:: DATA EXTRACT ::
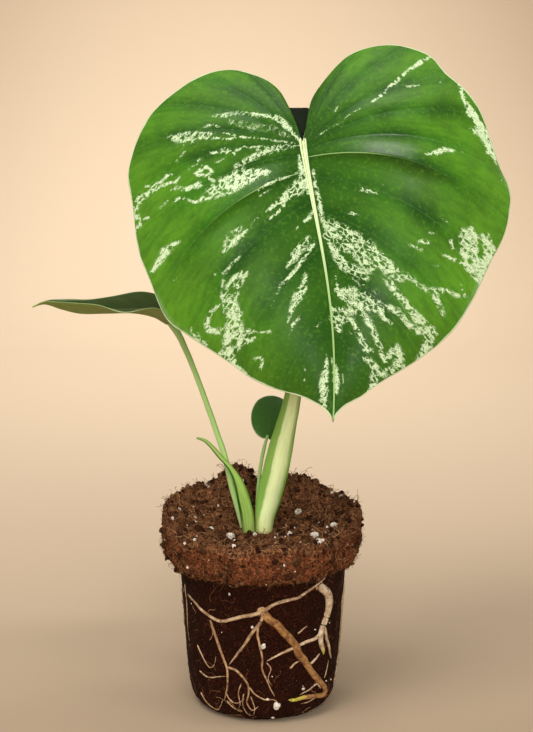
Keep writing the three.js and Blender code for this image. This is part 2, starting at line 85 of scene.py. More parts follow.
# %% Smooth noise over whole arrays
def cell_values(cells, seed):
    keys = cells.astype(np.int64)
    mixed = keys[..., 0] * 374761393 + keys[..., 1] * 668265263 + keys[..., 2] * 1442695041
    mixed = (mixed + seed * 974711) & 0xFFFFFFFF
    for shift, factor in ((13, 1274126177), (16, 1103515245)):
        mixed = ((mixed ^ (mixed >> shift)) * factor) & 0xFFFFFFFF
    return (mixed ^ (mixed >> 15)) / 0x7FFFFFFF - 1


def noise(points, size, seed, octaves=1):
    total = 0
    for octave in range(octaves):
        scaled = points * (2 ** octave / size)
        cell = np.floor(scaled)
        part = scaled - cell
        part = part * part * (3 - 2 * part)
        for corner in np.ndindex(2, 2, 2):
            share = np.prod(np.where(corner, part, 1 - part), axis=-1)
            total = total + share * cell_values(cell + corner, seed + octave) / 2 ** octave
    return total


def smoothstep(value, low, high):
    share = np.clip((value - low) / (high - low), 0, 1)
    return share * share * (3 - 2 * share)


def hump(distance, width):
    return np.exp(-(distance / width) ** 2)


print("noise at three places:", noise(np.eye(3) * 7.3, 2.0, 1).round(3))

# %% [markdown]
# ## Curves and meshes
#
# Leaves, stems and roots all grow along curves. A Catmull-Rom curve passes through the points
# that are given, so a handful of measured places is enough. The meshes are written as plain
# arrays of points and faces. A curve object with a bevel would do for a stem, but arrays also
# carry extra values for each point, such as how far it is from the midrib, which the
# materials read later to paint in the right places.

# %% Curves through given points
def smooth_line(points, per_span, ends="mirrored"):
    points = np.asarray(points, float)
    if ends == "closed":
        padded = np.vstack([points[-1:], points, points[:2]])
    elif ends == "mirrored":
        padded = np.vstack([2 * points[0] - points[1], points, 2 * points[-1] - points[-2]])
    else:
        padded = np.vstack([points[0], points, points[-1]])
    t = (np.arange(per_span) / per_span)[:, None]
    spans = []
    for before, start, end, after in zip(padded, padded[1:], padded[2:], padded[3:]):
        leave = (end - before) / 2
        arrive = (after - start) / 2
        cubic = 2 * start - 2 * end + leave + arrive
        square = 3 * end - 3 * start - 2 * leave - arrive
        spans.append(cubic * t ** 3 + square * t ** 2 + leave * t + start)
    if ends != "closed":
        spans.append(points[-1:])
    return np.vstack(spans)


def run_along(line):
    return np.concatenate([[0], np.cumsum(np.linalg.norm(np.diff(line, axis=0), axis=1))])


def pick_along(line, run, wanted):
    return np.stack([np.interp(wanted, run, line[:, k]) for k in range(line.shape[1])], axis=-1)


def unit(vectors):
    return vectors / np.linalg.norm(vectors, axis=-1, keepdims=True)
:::
Give back exactly the material above from its opening line to the line bearing "# materials read".

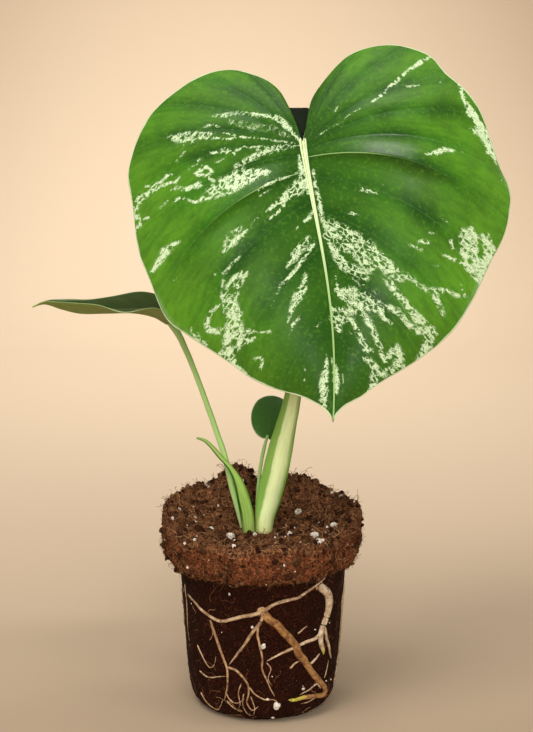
Keep writing the three.js and Blender code for this image. This is part 2, starting at line 85 of scene.py. More parts follow.
# %% Smooth noise over whole arrays
def cell_values(cells, seed):
    keys = cells.astype(np.int64)
    mixed = keys[..., 0] * 374761393 + keys[..., 1] * 668265263 + keys[..., 2] * 1442695041
    mixed = (mixed + seed * 974711) & 0xFFFFFFFF
    for shift, factor in ((13, 1274126177), (16, 1103515245)):
        mixed = ((mixed ^ (mixed >> shift)) * factor) & 0xFFFFFFFF
    return (mixed ^ (mixed >> 15)) / 0x7FFFFFFF - 1


def noise(points, size, seed, octaves=1):
    total = 0
    for octave in range(octaves):
        scaled = points * (2 ** octave / size)
        cell = np.floor(scaled)
        part = scaled - cell
        part = part * part * (3 - 2 * part)
        for corner in np.ndindex(2, 2, 2):
            share = np.prod(np.where(corner, part, 1 - part), axis=-1)
            total = total + share * cell_values(cell + corner, seed + octave) / 2 ** octave
    return total


def smoothstep(value, low, high):
    share = np.clip((value - low) / (high - low), 0, 1)
    return share * share * (3 - 2 * share)


def hump(distance, width):
    return np.exp(-(distance / width) ** 2)


print("noise at three places:", noise(np.eye(3) * 7.3, 2.0, 1).round(3))

# %% [markdown]
# ## Curves and meshes
#
# Leaves, stems and roots all grow along curves. A Catmull-Rom curve passes through the points
# that are given, so a handful of measured places is enough. The meshes are written as plain
# arrays of points and faces. A curve object with a bevel would do for a stem, but arrays also
# carry extra values for each point, such as how far it is from the midrib, which the
# materials read later to paint in the right places.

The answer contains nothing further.